Why buy bonds with a negative yield?

Tracey Samuelson Mar 1, 2016
Japanese yen notes. Tomohiro Ohsumi/Getty Images
HTML EMBED:
COPY

For the first time, the Japanese government has sold new 10-year bonds with a negative yield. Translation: investors are essentially paying the government for the privilege of loaning money to it.

As odd as that sounds, it’s actually not that unusual for bonds to have negative yields these days.

The Bank of Japan, the European Central Bank, among others, have recently turned to negative interest rates – essentially charging to hold money, instead of paying out interest.
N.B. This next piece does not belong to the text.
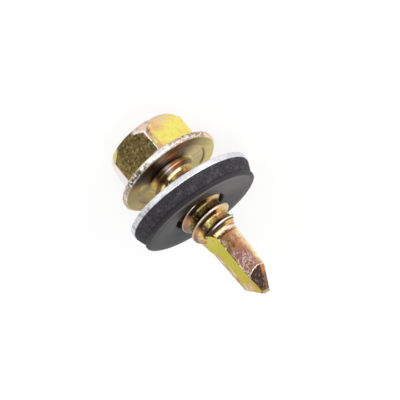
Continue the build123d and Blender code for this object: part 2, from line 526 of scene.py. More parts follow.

Some government bond yields have followed interest rates into negative territory.

“Negative is the new positive in interest rates for countries that want to stimulate their economy and debase their currency,” said Marilyn Cohen, CEO of Envision Capital Management.

Still, she said bonds with negative yields still strike her as odd: “It feels like we’re on some kind of hallucinogenic drugs here in bond land.”

Generally, investors like government bonds because they’re safe investments.

That appeal may still hold even with the negative yields, said Guy LeBas, chief fixed income strategist at Janney Montgomery Scott. “There’s a shortage of low-risk assets in the world, so there tends to be a grab for almost any type of government bond at auction right now.”

If investors turned to, say, U.S. bonds instead, they’d have worry about currency risk.

Japanese investors tend to be especially risk averse, said Takeo Hoshi, a professor at Stanford University.

“Even though I believe there are lots of projects which have a rate an expected return which is positive, many companies seem to prefer not to invest and hold the cash, or in this case, hold the governments bonds even with a negative interest rate,” he said.

Additional motivations may be speculative. Many investors buy bonds as an investment without planning to hold them to maturity, said Takatoshi Ito, a professor at Columbia University. He said investors who except further declines in interest rates might want to invest in these bonds now.

“Pure momentum trading strategy would say, ‘Buy this asset because you can sell it later with higher prices,’” he said. “It doesn’t matter what the intrinsic value is, just look at the momentum.”